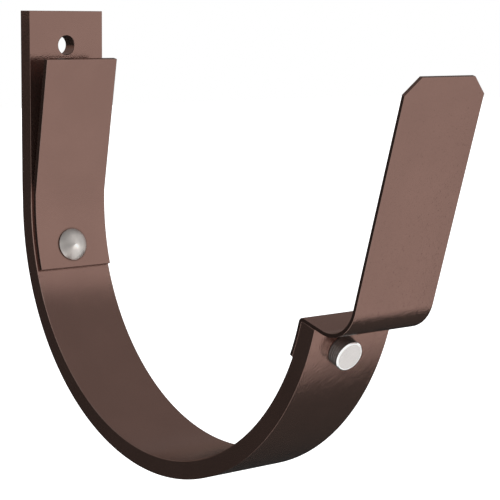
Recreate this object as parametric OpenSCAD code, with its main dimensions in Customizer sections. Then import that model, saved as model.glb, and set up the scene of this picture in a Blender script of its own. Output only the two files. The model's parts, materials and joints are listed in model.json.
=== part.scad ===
// Gutter bracket for a half-round gutter.
//
// A flat bar hangs on the wall by one screw and curls into the half-round seat
// that the gutter lies in.  Two bendable sheet clips hold the gutter down: a
// short leaf behind it and a long tongue in front of it.  One rivet holds each.
//
// Frame, in millimetres: the origin is the centre of the screw hole on the wall,
// +X runs along the gutter, +Y points into the wall and +Z points up.

/* [Gutter seat] */
// Outside diameter of the half-round gutter that the seat is bent to
gutter_d = 125; // [100:1:150]
// Height of the bar's top edge above the centre of the seat
back_rise = 56; // [53:0.5:90]
// Angle below horizontal at which the front limb ends
front_end_angle = 15.5; // [5:0.5:25]

/* [Flat bar] */
// Width of the bar, along the gutter
bar_w = 25; // [20:0.5:40]
// Thickness of the bar
bar_t = 5; // [4:0.25:8]
// Radius of the bar's rolled edges
bar_edge_r = 0.2; // [0.1:0.05:0.5]

/* [Screw hole] */
// Diameter of the hole for the wall screw
screw_hole_d = 5.5; // [4:0.1:7]
// Distance from the bar's top edge down to the centre of the hole
screw_drop = 10; // [8:0.5:12]

/* [Rear clip] */
// Thickness of the rear clip
rear_t = 1.8; // [1:0.1:2.5]
// How far each side of the rear clip is set in from the bar's side
rear_inset = 0.5; // [0:0.1:2]
// Angle that the rear clip's foot covers below the centre of the seat
rear_foot_angle = 18.3; // [17:0.1:24]
// Height above the centre of the seat at which the rear clip leaves the bar
rear_bend_rise = 2.2; // [1:0.1:6]
// Inside radius of the rear clip's bend
rear_bend_r = 6; // [2:0.5:10]
// Angle by which the rear clip's leaf leans away from the bar
rear_lean = 9.9; // [5:0.1:20]
// Length of the rear clip's leaf, from its bend to its top edge
rear_leaf_len = 39.5; // [20:0.5:42]

/* [Front clip] */
// Thickness of the front clip
front_t = 1; // [0.8:0.1:1.5]
// Length of the front clip's leg, down the bar's inner face
front_leg_len = 9.8; // [9:0.1:16]
// Inside radius of the front clip's bend over the end of the bar
front_hem_r = 0.5; // [0.3:0.1:1]
// Reach of the front clip's shelf, from the bar's inner face to the tongue
shelf_reach = 16; // [15:0.5:24]
// Inside radius of the bend between the shelf and the tongue
tongue_bend_r = 8.5; // [2:0.5:9]
// Angle by which the tongue leans outward from upright
tongue_lean = 16.3; // [0:0.1:30]
// Length of the tongue, from the shelf to its top edge
tongue_len = 65.3; // [30:0.1:90]
// Size of the chamfers on the tongue's top corners
tongue_chamfer = 4.2; // [2:0.1:8]

/* [Rivets] */
// Diameter of both rivets' shanks
shank_d = 4.5; // [4:0.1:5]
// Angle of the rear rivet below the centre of the seat
rear_rivet_angle = 12; // [11:0.1:13]
// Sideways place of the rear rivet from the middle of the bar
rear_rivet_x = -0.4; // [-3:0.1:3]
// Diameter of the rear rivet's domed head
rear_head_d = 9.3; // [8:0.1:10]
// Height of the rear rivet's domed head above the clip
rear_head_h = 2; // [1.2:0.1:3]
// Widest diameter of the rear rivet's flush tail, in the back of the bar
flush_tail_d = 8; // [6:0.1:9]
// Depth of the countersink that the flush tail fills
flush_tail_depth = 1.8; // [1:0.1:2.5]
// Distance of the front rivet below the end of the bar, along the seat
front_rivet_drop = 6.2; // [5.5:0.1:6.5]
// Sideways place of the front rivet from the middle of the bar
front_rivet_x = -2.1; // [-3:0.1:3]
// Diameter of the front rivet's outer head
front_head_d = 7.8; // [6:0.1:9]
// Height of the front rivet's outer head above the bar
front_head_h = 3.4; // [1.5:0.1:5]
// Chamfer round the end of the front rivet's outer head
front_head_edge = 0.25; // [0.1:0.05:0.5]
// Diameter of the front rivet's low inner head
inner_head_d = 7; // [6:0.1:7.5]
// Height of the front rivet's low inner head above the clip
inner_head_h = 1; // [0.8:0.1:1.5]
// Thickness of the domed heads at their rims
head_lip = 0.25; // [0.1:0.05:0.4]

/* [Hidden] */
$fn = 240;

paint_brown = [0.40, 0.31, 0.28];
bare_steel = [0.78, 0.77, 0.75];

// The seat: its inner face carries the gutter, its outer face is a bar's thickness out.
seat_r = gutter_d / 2;
seat_back_r = seat_r + bar_t;
seat_y = -seat_back_r;
seat_z = screw_drop - back_rise;

// Both clips lie inside the seat, so their inner faces have smaller radii.
rear_face_r = seat_r - rear_t;
front_face_r = seat_r - front_t;

// The front hem turns through the corner between the seat and the bar's end face.
hem_centre_r = seat_r + front_hem_r;
hem_angle = asin(front_hem_r / hem_centre_r);
front_leg_angle = front_leg_len / seat_r * 180 / PI;
front_rivet_angle = front_end_angle + front_rivet_drop / seat_r * 180 / PI;

// The tongue's bend starts and ends one setback away from the shelf's inner corner.
tongue_turn = 90 + front_end_angle - tongue_lean;
tongue_setback = tongue_bend_r * tan(tongue_turn / 2);
shelf_flat_len = seat_r + shelf_reach - tongue_setback - hem_centre_r * cos(hem_angle);
tongue_flat_len = tongue_len - tongue_setback;

// Cutting shapes run past what they cut.
past = 1;

// ---- Frames ----------------------------------------------------------------

// Moves children drawn about the centre of the seat to their place.
module about_seat() {
    translate([0, seat_y, seat_z]) children();
}

// Stands a side view up: x becomes the way to the wall, y up, z along the gutter.
module side_view() {
    rotate([90, 0, 90]) children();
}

// In a side view about the seat, puts x outward along the bar's end face and y
// away from the bar.
module at_bar_end() {
    rotate(180 + front_end_angle) mirror([0, 1, 0]) children();
}

// In the frame of the bar's end, puts the origin at the centre of the hem's bend.
module at_hem() {
    rotate(-hem_angle) translate([hem_centre_r, 0]) children();
}

// In the frame of the bar's end, puts the origin at the centre of the tongue's
// bend, with x outward along the shelf.
module at_tongue_bend() {
    at_hem() rotate(hem_angle)
        translate([shelf_flat_len, front_hem_r + front_t + tongue_bend_r]) children();
}

// In the same frame, puts x through the tongue and y up along it.
module at_tongue() {
    at_tongue_bend() rotate(tongue_turn - 90) translate([tongue_bend_r, 0]) children();
}

// Turns children drawn upright to point out of the seat's rear quarter.
module out_of_rear() {
    translate([rear_rivet_x, 0, 0]) rotate([-90 - rear_rivet_angle, 0, 0]) children();
}

// Turns children drawn upright to point out of the seat's front quarter.
module out_of_front() {
    translate([front_rivet_x, 0, 0]) rotate([90 + front_rivet_angle, 0, 0]) children();
}

// ---- Shapes ----------------------------------------------------------------

// What lies between the angles a0 and a1 and nearer than r to the origin.
module wedge(r, a0, a1) {
    intersection() {
        rotate(a0) translate([-r, 0]) square([2 * r, r]);
        rotate(a1) translate([-r, -r]) square([2 * r, r]);
    }
}

// Sheet of thickness t, bent round an inside radius between the angles a0 and a1.
module bent_sheet(r_inside, t, a0, a1) {
    intersection() {
        difference() {
            circle(r_inside + t);
            circle(r_inside);
        }
        wedge(2 * (r_inside + t), a0, a1);
    }
}

// The bar's cross-section at the seat's radius, with its edges rounded.
module bar_section() {
    edge_x = [seat_r + bar_edge_r, seat_back_r - bar_edge_r];
    edge_y = [bar_edge_r - bar_w / 2, bar_w / 2 - bar_edge_r];
    translate([seat_r, edge_y[0]]) square([bar_t, edge_y[1] - edge_y[0]]);
    translate([edge_x[0], -bar_w / 2]) square([edge_x[1] - edge_x[0], bar_w]);
    for (x = edge_x, y = edge_y)
        translate([x, y]) circle(bar_edge_r);
}

// A cylinder along the gutter that fills the seat out to radius r.
module seat_fill(r) {
    rotate([0, 90, 0]) cylinder(h = bar_w, r = r, center = true);
}

// A rivet's shank, or its hole, between two radii of the seat.
module shank(r_from, r_to) {
    translate([0, 0, r_from]) cylinder(h = r_to - r_from, d = shank_d);
}

// The countersunk tail that ends flush with the back of the bar.
module flush_tail() {
    depth = flush_tail_depth + past;
    end_d = shank_d + (flush_tail_d - shank_d) * depth / flush_tail_depth;
    translate([0, 0, seat_back_r - flush_tail_depth])
        cylinder(h = depth, d1 = shank_d, d2 = end_d);
}

// A domed head of diameter d and height h that seats on a hollow face of radius r.
module domed_head(r, d, h) {
    fall = r - sqrt(r * r - d * d / 4);
    dome_h = h - fall - head_lip;
    dome_r = (d * d / 4 + dome_h * dome_h) / (2 * dome_h);
    intersection() {
        translate([0, 0, r - h]) rotate_extrude() {
            intersection() {
                translate([0, dome_r]) circle(dome_r);
                square([d / 2, dome_h]);
            }
            translate([0, dome_h]) square([d / 2, h - dome_h + past]);
        }
        seat_fill(r);
    }
}

// A flat head of diameter d and height h that seats on a round face of radius r.
module flat_head(r, d, h, edge) {
    difference() {
        translate([0, 0, r - past]) {
            cylinder(h = h + past - edge, d = d);
            translate([0, 0, h + past - edge])
                cylinder(h = edge, d1 = d, d2 = d - 2 * edge);
        }
        seat_fill(r);
    }
}

// ---- Hook strap ------------------------------------------------------------

// The bar: straight up the wall, then bent round the seat to its front end.
module bent_bar() {
    rotate(90) linear_extrude(back_rise) bar_section();
    side_view() mirror([0, 1, 0])
        rotate_extrude(angle = 180 - front_end_angle) bar_section();
}

// What is taken off the end's inner edge, so that the front clip's hem seats on it.
module hem_relief() {
    side_view() linear_extrude(height = bar_w + 2 * past, center = true)
        at_bar_end() at_hem() difference() {
            wedge(3 * front_hem_r, 90 + hem_angle, 180);
            circle(front_hem_r);
        }
}

module hook_strap() {
    color(paint_brown) difference() {
        about_seat() difference() {
            bent_bar();
            hem_relief();
            out_of_rear() {
                shank(seat_r - past, seat_back_r - flush_tail_depth + past);
                flush_tail();
            }
            out_of_front() shank(seat_r - past, seat_back_r + past);
        }
        translate([0, past, 0]) rotate([90, 0, 0])
            cylinder(h = bar_t + 2 * past, d = screw_hole_d);
    }
}

// ---- Rear clip -------------------------------------------------------------

// Side view of the rear clip: foot on the seat, riser on the bar, leaning leaf.
module rear_clip_side() {
    bent_sheet(rear_face_r, rear_t, -rear_foot_angle, 0);
    translate([rear_face_r, 0]) square([rear_t, rear_bend_rise]);
    translate([rear_face_r - rear_bend_r, rear_bend_rise]) {
        bent_sheet(rear_bend_r, rear_t, 0, rear_lean);
        rotate(rear_lean) translate([rear_bend_r, 0]) square([rear_t, rear_leaf_len]);
    }
}

module rear_clip() {
    color(paint_brown) about_seat() difference() {
        side_view() linear_extrude(height = bar_w - 2 * rear_inset, center = true)
            rear_clip_side();
        out_of_rear() shank(rear_face_r - past, seat_r + past);
    }
}

// ---- Front clip ------------------------------------------------------------

// Side view of the front clip, in the frame of the bar's end: leg on the seat,
// hem over the bar's end, shelf along the end face, bend and tongue.
module front_clip_side() {
    rotate(-hem_angle)
        bent_sheet(front_face_r, front_t, hem_angle - front_leg_angle, 0);
    at_hem() {
        bent_sheet(front_hem_r, front_t, 90 + hem_angle, 180);
        rotate(hem_angle) translate([0, front_hem_r]) square([shelf_flat_len, front_t]);
    }
    at_tongue_bend() bent_sheet(tongue_bend_r, front_t, -90, tongue_turn - 90);
    at_tongue() square([front_t, tongue_flat_len]);
}

// The blocks that take the tongue's two top corners off.
module tongue_corners() {
    block = tongue_chamfer * sqrt(2);
    at_tongue() for (side = [-1, 1])
        translate([0, tongue_flat_len, side * bar_w / 2]) rotate([45, 0, 0])
            cube([2 * front_t + past, block, block], center = true);
}

module front_clip() {
    color(paint_brown) about_seat() difference() {
        side_view() at_bar_end() difference() {
            linear_extrude(height = bar_w, center = true) front_clip_side();
            tongue_corners();
        }
        out_of_front() shank(front_face_r - past, seat_r + past);
    }
}

// ---- Rivets ----------------------------------------------------------------

// Domed head on the rear clip, flush tail in the back of the bar.
module rear_rivet() {
    color(bare_steel) about_seat() out_of_rear() intersection() {
        union() {
            domed_head(rear_face_r, rear_head_d, rear_head_h);
            shank(rear_face_r - head_lip, seat_back_r - flush_tail_depth);
            flush_tail();
        }
        seat_fill(seat_back_r);
    }
}

// Low head on the front clip's leg, tall flat head outside the bar.
module front_rivet() {
    color(bare_steel) about_seat() out_of_front() {
        domed_head(front_face_r, inner_head_d, inner_head_h);
        shank(front_face_r - head_lip, seat_back_r + front_head_h / 2);
        flat_head(seat_back_r, front_head_d, front_head_h, front_head_edge);
    }
}

hook_strap();
rear_clip();
front_clip();
rear_rivet();
front_rivet();
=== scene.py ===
"""The looks of a riveted gutter bracket: a flat-bar hook, two sheet clips and two rivets.

Frame, in metres: the origin is the centre of the screw hole on the wall, +X runs along
the gutter, +Y points into the wall and +Z points up.  Sizes below are the bracket's own,
in millimetres where they carry MM; what the frame knows is read from the frame.
"""
import json
import logging
import math
from dataclasses import dataclass, field
from enum import Enum
from typing import Any, Callable, Iterable, Sequence

import bmesh
import bpy
from mathutils import Matrix, Vector


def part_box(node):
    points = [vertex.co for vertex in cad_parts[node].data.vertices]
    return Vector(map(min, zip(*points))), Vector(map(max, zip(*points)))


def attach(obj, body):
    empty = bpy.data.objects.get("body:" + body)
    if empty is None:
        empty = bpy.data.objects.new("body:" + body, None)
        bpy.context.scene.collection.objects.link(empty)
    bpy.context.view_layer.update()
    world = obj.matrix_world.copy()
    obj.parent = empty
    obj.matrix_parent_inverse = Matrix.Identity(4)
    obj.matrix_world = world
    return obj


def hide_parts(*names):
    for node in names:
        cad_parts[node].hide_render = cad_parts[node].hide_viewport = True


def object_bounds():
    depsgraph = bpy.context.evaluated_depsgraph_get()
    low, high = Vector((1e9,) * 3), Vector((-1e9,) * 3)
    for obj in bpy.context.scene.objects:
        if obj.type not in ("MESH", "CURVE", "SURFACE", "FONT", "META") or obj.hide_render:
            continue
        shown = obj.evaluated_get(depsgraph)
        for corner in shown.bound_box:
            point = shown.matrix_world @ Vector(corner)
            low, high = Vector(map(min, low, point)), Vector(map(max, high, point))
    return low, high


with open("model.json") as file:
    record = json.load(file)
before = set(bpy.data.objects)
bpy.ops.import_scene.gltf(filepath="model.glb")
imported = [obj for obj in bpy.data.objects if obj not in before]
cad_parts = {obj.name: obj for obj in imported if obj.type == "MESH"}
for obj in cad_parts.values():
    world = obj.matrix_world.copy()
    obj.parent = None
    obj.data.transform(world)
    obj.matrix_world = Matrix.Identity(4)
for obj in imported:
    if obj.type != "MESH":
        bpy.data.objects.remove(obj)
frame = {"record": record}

logging.basicConfig(level=logging.INFO, format="%(message)s")
log = logging.getLogger("gutter_bracket")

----

Retype, word for word, every line from the line with "outside the bar." to the line with "points = [vertex.co", inclusive. Add nothing.

// Low head on the front clip's leg, tall flat head outside the bar.
module front_rivet() {
    color(bare_steel) about_seat() out_of_front() {
        domed_head(front_face_r, inner_head_d, inner_head_h);
        shank(front_face_r - head_lip, seat_back_r + front_head_h / 2);
        flat_head(seat_back_r, front_head_d, front_head_h, front_head_edge);
    }
}

hook_strap();
rear_clip();
front_clip();
rear_rivet();
front_rivet();
=== scene.py ===
"""The looks of a riveted gutter bracket: a flat-bar hook, two sheet clips and two rivets.

Frame, in metres: the origin is the centre of the screw hole on the wall, +X runs along
the gutter, +Y points into the wall and +Z points up.  Sizes below are the bracket's own,
in millimetres where they carry MM; what the frame knows is read from the frame.
"""
import json
import logging
import math
from dataclasses import dataclass, field
from enum import Enum
from typing import Any, Callable, Iterable, Sequence

import bmesh
import bpy
from mathutils import Matrix, Vector


def part_box(node):
    points = [vertex.co for vertex in cad_parts[node].data.vertices]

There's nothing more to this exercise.